Let me get this straight..
We have 4G that goes a long way, kind of goes through some walls and doesnt get badly ruined in fog.
4G is also FAST. as in, the SAME major cities where 5G will be implemented typically already have 4G doing 60mbp/s+ all day long with low latency.
Who the HELL needs more than that speed on a mobile device?
This feels like the 3D TV ballache from years ago. Why try and replace something with what is literally a gimmick.
Who the HELL needs more than that speed on a mobile device?
No one: 5G is just a marketing name. The basic idea is to increase the number and density of cells so that more devices (mainly autonomous sensors) can use it in the IoH (internet of hacked devices). Oh, and all the 4K live video feeds from music concerts and football matches…
I remember when 3G was rolled out and networks were trying to work out how to get a return on it. Charging for clips of football highlights was mooted, but it didn't work out - there just wasn't that much that a typical consumer would want to do on a 1.5" screen that required lots of data.
What changed was the arrival and mass adoption of full screen smartphones and the services that ran on them.
What changed was the arrival and mass adoption of full screen smartphones
By then (2008) they'd already given up on the premium data services.

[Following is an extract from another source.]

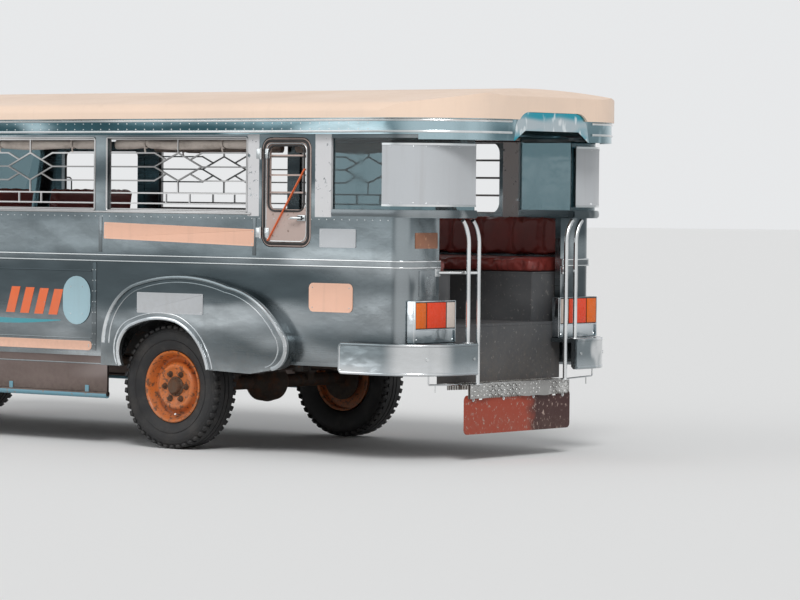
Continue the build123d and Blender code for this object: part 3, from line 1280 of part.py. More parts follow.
# Bumpers: a full-width front bar and two rear corner pieces
BUMPER_H = 150
BUMPER_Z = 520
BUMPER_T = 60
HORN_DROP = 20  # the bumper's horns are this much lower than the rails, above and below
BOLT_SPAN_Y = 520  # four bolt holes for a push bar
BOLT_SPAN_Z = 70
BOLT_HOLE_R = 6.5
FRONT_BUMPER_HALF = BODY_HALF - 20
REAR_BUMPER_Z = 515
REAR_BUMPER_H = 185
REAR_BUMPER_T = 44
REAR_BUMPER_REACH = BAND_TAIL + 30  # rear axle back to its rear face
REAR_BUMPER_FRONT = REAR_BUMPER_REACH - 630  # rear axle back to the corner piece's front end
REAR_BUMPER_HALF = BODY_HALF + 70
REAR_BUMPER_R = 370
REAR_BUMPER_IN_Y = CORNER_END_Y - 110
REAR_BUMPER_EDGE = 16


def bumper_plan(inset):
    """Plan of the rear bumper's outer face, drawn in by inset."""
    return plan_outline(
        REAR_AXLE_X - REAR_BUMPER_REACH + inset,
        REAR_AXLE_X - REAR_BUMPER_FRONT,
        REAR_BUMPER_HALF - inset,
        REAR_BUMPER_R - inset,
    )


with BuildPart() as bumpers:
    with BuildSketch(Plane.XY.offset(REAR_BUMPER_Z)):
        add(bumper_plan(0))
        add(bumper_plan(REAR_BUMPER_T), mode=Mode.SUBTRACT)
        with Locations((REAR_AXLE_X - REAR_BUMPER_REACH, 0)):
            Rectangle(4 * REAR_BUMPER_T, 2 * REAR_BUMPER_IN_Y, mode=Mode.SUBTRACT)
    extrude(amount=REAR_BUMPER_H)
    long_edges = bumpers.edges().filter_by(Axis.Z, reverse=True).filter_by(
        lambda edge: edge.length > 2 * REAR_BUMPER_T
    )
    chamfer(long_edges, REAR_BUMPER_EDGE)
    # Shelf between the bumper and the rear wall, which carries the tail lamps
    with BuildSketch(Plane.XY.offset(REAR_BUMPER_Z + REAR_BUMPER_H - 2 * SHELF_T)):
        add(bumper_plan(REAR_BUMPER_T / 2))
        add(body_plan(-SKIN_GAP - MOULD_OUT, COWL_X), mode=Mode.SUBTRACT)
        with Locations((REAR_AXLE_X - REAR_BUMPER_REACH, 0)):
            Rectangle(2 * REAR_BUMPER_R, 2 * REAR_BUMPER_IN_Y, mode=Mode.SUBTRACT)
        with Locations((BODY_REAR_X + BODY_CORNER_R + BODY_TAIL / 2, 0)):
            Rectangle(BODY_TAIL, 4 * BODY_HALF, mode=Mode.SUBTRACT)
    extrude(amount=2 * SHELF_T)
    with BuildSketch(cross_plane(FRONT_AXLE_X + NOSE_REACH - BUMPER_T)):
        with Locations((0, BUMPER_Z + BUMPER_H / 2)):
            RectangleRounded(2 * FRONT_BUMPER_HALF, BUMPER_H, 40)
            with GridLocations(BOLT_SPAN_Y, BOLT_SPAN_Z, 2, 2):
                Circle(BOLT_HOLE_R, mode=Mode.SUBTRACT)
    extrude(amount=BUMPER_T)
    for y in (RAIL_OUT - RAIL_W / 2, -RAIL_OUT + RAIL_W / 2):
        bracket_x = (RAIL_FRONT_X + FRONT_AXLE_X + NOSE_REACH - BUMPER_T) / 2
        with Locations((bracket_x, y, RAIL_Z + RAIL_H / 2)):
            Box(FRONT_AXLE_X + NOSE_REACH - BUMPER_T - RAIL_FRONT_X, RAIL_W, RAIL_H - 2 * HORN_DROP)

# Tail lamps on the bumper's shelf: housings with three lenses in a row
TAIL_LAMP_OUT = BODY_HALF - 35
TAIL_LAMP_W = 391
TAIL_LAMP_H = 250
TAIL_LAMP_REACH = BODY_TAIL + 55  # rear axle back to the lamps' face
LENS_T = 10
LENS_H = 152
# Outer and inner edges of each lens, as shares of the housing's width from its outer edge
LENSES = [(0.03, 0.27), (0.30, 0.75), (0.78, 0.97)]

with BuildPart() as tail_lamps:
    lamp_z = REAR_BUMPER_Z + REAR_BUMPER_H
    lamp_x = REAR_AXLE_X - TAIL_LAMP_REACH
    lamp_y = TAIL_LAMP_OUT - TAIL_LAMP_W / 2
    with Locations(((lamp_x + BODY_REAR_X) / 2, lamp_y, lamp_z + TAIL_LAMP_H / 2)):
        Box(BODY_REAR_X - lamp_x, TAIL_LAMP_W, TAIL_LAMP_H)
    for start, end in LENSES:
        lens_y = TAIL_LAMP_OUT - (start + end) / 2 * TAIL_LAMP_W
        with Locations((lamp_x - LENS_T / 2, lens_y, lamp_z + TAIL_LAMP_H - LENS_T - LENS_H / 2)):
            Box(LENS_T, (end - start) * TAIL_LAMP_W, LENS_H)
    mirror(about=Plane.XZ)

# Rear step with its brackets, and the mud board under it
STEP_H = 85
STEP_HALF = CORNER_END_Y - 110
STEP_REACH = BAND_TAIL - 35  # rear axle back to the step's lip
STEP_T = 6
STEP_BRACKET_W = 40
MUD_T = 10
MUD_HALF = STEP_HALF + 28
MUD_Z = 160
STEP_REAR_X = REAR_AXLE_X - STEP_REACH
STEP_FRONT_X = BODY_REAR_X - SKIN_GAP

with BuildPart() as rear_step:
    with BuildSketch(side_plane(STEP_HALF)):
        with BuildLine():
            Polyline(
                (STEP_REAR_X, STEP_Z),
                (STEP_FRONT_X, STEP_Z),
                (STEP_FRONT_X, STEP_Z - STEP_T),
                (STEP_REAR_X + STEP_T, STEP_Z - STEP_T),
                (STEP_REAR_X + STEP_T, STEP_Z - STEP_H),
                (STEP_REAR_X, STEP_Z - STEP_H),
                close=True,
            )
        make_face()
    extrude(amount=2 * STEP_HALF)
    # Hangers from the frame rails, angled under the tread
    bracket_x = RAIL_REAR_X + 60
    for y in (SPRING_Y, -SPRING_Y):
        with BuildSketch(side_plane(y + STEP_BRACKET_W / 2)):
            with BuildLine():
                Polyline(
                    (bracket_x, RAIL_Z),
                    (bracket_x - 50, RAIL_Z),
                    (bracket_x - 50, STEP_Z - STEP_T),
                    (STEP_REAR_X + STEP_T, STEP_Z - STEP_T),
                    (STEP_REAR_X + STEP_T, STEP_Z - STEP_T - 25),
                    (bracket_x, STEP_Z - STEP_T - 40),
                    close=True,
                )
            make_face()
        extrude(amount=STEP_BRACKET_W)

with BuildPart() as mud_board:
    with BuildSketch(cross_plane(STEP_REAR_X + STEP_T)):
        with Locations((0, (MUD_Z + STEP_Z - STEP_H) / 2 + 10)):
            RectangleRounded(2 * MUD_HALF, STEP_Z - STEP_H - MUD_Z + 20, 30)
    extrude(amount=MUD_T)
    # Notched round the step's hangers
    with BuildSketch(cross_plane(STEP_REAR_X)):
        with Locations((SPRING_Y, STEP_Z - STEP_H + 20), (-SPRING_Y, STEP_Z - STEP_H + 20)):
            Rectangle(STEP_BRACKET_W + 4, 60)
    extrude(amount=50, mode=Mode.SUBTRACT)

# Handrails: bent pipes by the rear door, and two bars under the roof bows
PIPE_R = 13
RAIL_BEND_H = 150  # the rails' bent tops
RAIL_X = BAND_REAR_X + 17
BAR_Z = 1110
BAR_FOOT_T = 14
# Outer and inner rail at the rear door: lower y, upper y, foot height
DOOR_RAILS = [
    (REAR_BUMPER_IN_Y + 40, DOOR_POST_Y + 113, REAR_BUMPER_Z + REAR_BUMPER_H),
    (REAR_BUMPER_IN_Y - 59, DOOR_POST_Y + 16, STEP_Z),
]
CEILING_BAR_Y = 300
CEILING_BAR_Z = EAVES_Z - 15
HANGER_L = 20
HANGER_W = 12

with BuildPart() as handrails:
    for low_y, high_y, foot in DOOR_RAILS:
        with BuildLine() as route:
            Line((RAIL_X, low_y, foot), (RAIL_X, low_y, BAND_Z - RAIL_BEND_H))
            TangentArc(
                (RAIL_X, low_y, BAND_Z - RAIL_BEND_H),
                (RAIL_X, high_y, BAND_Z - PIPE_R),
                tangent=(0, 0, 1),
            )
        with BuildSketch(Plane.XY.offset(foot)):
            with Locations((RAIL_X, low_y)):
                Circle(PIPE_R)
        sweep(path=route.line)
    bar_start = Vector(RAIL_X, DOOR_RAILS[1][0], BAR_Z)
    bar_end = Vector(BODY_REAR_X - BAR_FOOT_T, CORNER_END_Y + 30, BAR_Z)
    bar_run = bar_end - bar_start
    with BuildSketch(Plane(origin=bar_start, z_dir=bar_run)):
        Circle(PIPE_R - 3)
    extrude(amount=bar_run.length - PIPE_R / 2)
    with Locations((BODY_REAR_X - BAR_FOOT_T / 2, CORNER_END_Y + 30, BAR_Z)):
        Box(BAR_FOOT_T, 50, 44)
    with BuildSketch(cross_plane(first_bow_x - 2 * HANGER_L)):
        with Locations((CEILING_BAR_Y, CEILING_BAR_Z)):
            Circle(PIPE_R)
    extrude(amount=(BOW_COUNT - 3) * bow_pitch + 4 * HANGER_L)
    for bow in range(BOW_COUNT - 2):
        with Locations(
            (first_bow_x + bow * bow_pitch, CEILING_BAR_Y, (CEILING_BAR_Z + FASCIA_TOP_Z) / 2)
        ):
            Box(HANGER_L, HANGER_W, FASCIA_TOP_Z - CEILING_BAR_Z)
    mirror(about=Plane.XZ)

# Side skirts under the sills, with a tube along their lower edge
SKIRT_Z = 315
SKIRT_T = 16
SKIRT_REAR = 508  # rear axle forward to the skirt's rear end
SKIRT_TUBE_R = 16
SKIRT_IN = 30  # inside the side panels' outer face

with BuildPart() as side_skirts:
    skirt_rear_x = REAR_AXLE_X + SKIRT_REAR
    skirt_front_x = FRONT_AXLE_X - FENDER_REAR - DOOR_GAP
    skirt_y = BODY_HALF - SKIRT_IN
    with Locations(((skirt_rear_x + skirt_front_x) / 2, skirt_y, (SKIRT_Z + SILL_Z) / 2)):
        Box(skirt_front_x - skirt_rear_x, SKIRT_T, SILL_Z - SKIRT_Z)
    with BuildSketch(cross_plane(skirt_rear_x)):
        with Locations((skirt_y, SKIRT_Z)):
            Circle(SKIRT_TUBE_R)
    extrude(amount=skirt_front_x - skirt_rear_x)
    mirror(about=Plane.XZ)

# Mirrors on arms from the windscreen posts
MIRROR_Y = BODY_HALF + 125
MIRROR_W = 120
MIRROR_H = 200
MIRROR_Z = 1560
MIRROR_X = CAB_FRONT_X + 50
ARM_T = 14

with BuildPart() as mirrors:
    with BuildSketch(cross_plane(MIRROR_X)):
        with Locations((MIRROR_Y, MIRROR_Z)):
            RectangleRounded(MIRROR_W, MIRROR_H, 30)
    extrude(amount=24)
    for z in (MIRROR_Z - MIRROR_H / 3, MIRROR_Z + MIRROR_H / 3):
        with Locations((MIRROR_X + 12, (BODY_HALF + MIRROR_Y) / 2, z)):
            Box(ARM_T, MIRROR_Y - BODY_HALF, ARM_T)
    mirror(about=Plane.XZ)

PIECES = {
    "chassis_frame": chassis_frame,
    "engine_block": engine_block,
    "exhaust": exhaust,
    "fuel_tank": fuel_tank,
    "rear_axle": rear_axle,
    "front_axle": front_axle,
    "leaf_springs": leaf_springs,
    "knuckle_left": knuckles["left"],
    "knuckle_right": knuckles["right"],
    "tie_rod": tie_rod,
    "floor_pan": floor_pan,
    "side_panels": side_panels,
    "window_walls": window_walls,
    "window_grilles": window_grilles,
    "clear_panes": clear_panes,
    "cab_front": cab_front,
    "dashboard": dashboard,
    "steering_wheel": steering_wheel,
    "roof_shell": roof_shell,
    "roof_fascia": roof_fascia,
    "rear_valance": rear_valance,
    "seat_bases": seat_bases,
    "bench_cushions": bench_cushions,
    "bench_backs": bench_backs,
    "cab_seat_pads": cab_seat_pads,
    "rolled_curtains": rolled_curtains,
    "front_door_left": front_doors["left"],
    "front_door_right": front_doors["right"],
    "emergency_door": emergency_door,
    "hood": hood,
    "nose_grille": nose_grille,
    "headlamps": headlamps,
    "front_fenders": front_fenders,
    "rear_fenders": rear_fenders,
    "bumpers": bumpers,
    "tail_lamps": tail_lamps,
    "rear_step": rear_step,
    "mud_board": mud_board,
    "handrails": handrails,
    "side_skirts": side_skirts,
    "mirrors": mirrors,
}
for name, tyre in tyres.items():
    PIECES["tyre_" + name] = tyre
for name, wheel in wheels.items():
    PIECES["wheel_" + name] = wheel

for label, piece in PIECES.items():
    piece.part.label = label
    export_step(piece.part, f"parts/{label}.step")
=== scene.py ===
"""Passenger jeepney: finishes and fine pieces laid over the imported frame."""

import logging
import math
import random
from dataclasses import dataclass, field
from enum import Enum
from typing import Callable, Iterable, Sequence

import bmesh
import bpy
from mathutils import Matrix, Vector


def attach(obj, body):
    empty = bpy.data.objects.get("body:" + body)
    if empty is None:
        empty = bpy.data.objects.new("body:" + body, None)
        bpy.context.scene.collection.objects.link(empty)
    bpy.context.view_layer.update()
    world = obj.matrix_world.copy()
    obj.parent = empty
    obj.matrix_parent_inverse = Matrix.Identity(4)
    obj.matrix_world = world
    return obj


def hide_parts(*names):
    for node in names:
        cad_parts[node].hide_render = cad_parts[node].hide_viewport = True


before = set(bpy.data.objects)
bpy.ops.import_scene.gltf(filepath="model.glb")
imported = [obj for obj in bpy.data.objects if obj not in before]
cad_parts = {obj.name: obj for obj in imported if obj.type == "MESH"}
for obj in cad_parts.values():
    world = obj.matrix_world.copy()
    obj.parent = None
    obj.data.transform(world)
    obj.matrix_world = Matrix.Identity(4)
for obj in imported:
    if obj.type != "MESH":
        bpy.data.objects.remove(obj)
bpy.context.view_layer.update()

log = logging.getLogger("jeepney")

REAR_AXLE_X = -0.975
FRONT_AXLE_X = 2.375
AXLE_Z = 0.38
SIDE_Y = 0.95
BODY_REAR_X = -2.795
BAND_REAR_X = -2.975
BAND_Z = 1.43
WINDOW_Z = 1.45
WINDOW_TOP_Z = 1.897
PANEL_Y = 0.951

UP = Vector((0, 0, 1))
AHEAD = Vector((1, 0, 0))
BACK = Vector((-1, 0, 0))

Point = tuple[float, float, float]
Tone = tuple[float, float, float]
Ring = list[Vector]


class Side(Enum):
    """Side of the vehicle; the value is the sign of Y."""

    LEFT = 1
    RIGHT = -1

    @property
    def label(self) -> str:
        """Ending of the names of this side's pieces."""
        return self.name.lower()

    @property
    def out(self) -> Vector:
        """Direction that points out of this side."""
        return Vector((0, self.value, 0))


class Axis(Enum):
    """Coordinate axis; the value is its index."""

    X = 0
    Y = 1
    Z = 2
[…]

The increasingly ubiquitous wifi did for their grand 3G schemes, including the perennial white elephant of video calls: people weighed up the cost of a data contract over the alternatives and this effectively created a ceiling for data charges. Most European countries had enough operators that at least one of them was prepared to offer data only contracts for dongles and myfi devices.
In the US the smartphone, coupled with the lack of competition, did drive data contracts, investment infrastructure and harmonisation on UMTS and then LTE. But it was really the lack of competition that kept prices high.
The feature that no smartphone had/has.
My Ericsson T68 could do them. But, at € 0,70 a minute and being dependent upon the other caller and their network supporting it, it was too expensive to do. Even with ubiquitous VoIP and larger pipes I still almost never do video calls. I guess it was the blockchain / VR of its day: required lots of expensive technology but was really little more than a gimmick.
>Lots of people do make video calls, but they use something like Facetime, Skype or Whatsapp to do them.
Those are not video phone calls.
Neither Android nor iOS ever implemented video phone calls. (Probably because at the time it was too difficult for either company, who had next to no telecoms experience.Apple couldn't even work out MMS.)
I am left unsure whether that was meant to be funny or not, because on the whole commentards are not people who go for fantasy world conspiracy theory blogs.
Or perhaps I really should check out whether exposure to multi-gigahertz radiation in my garden really did turn the grass brown this summer.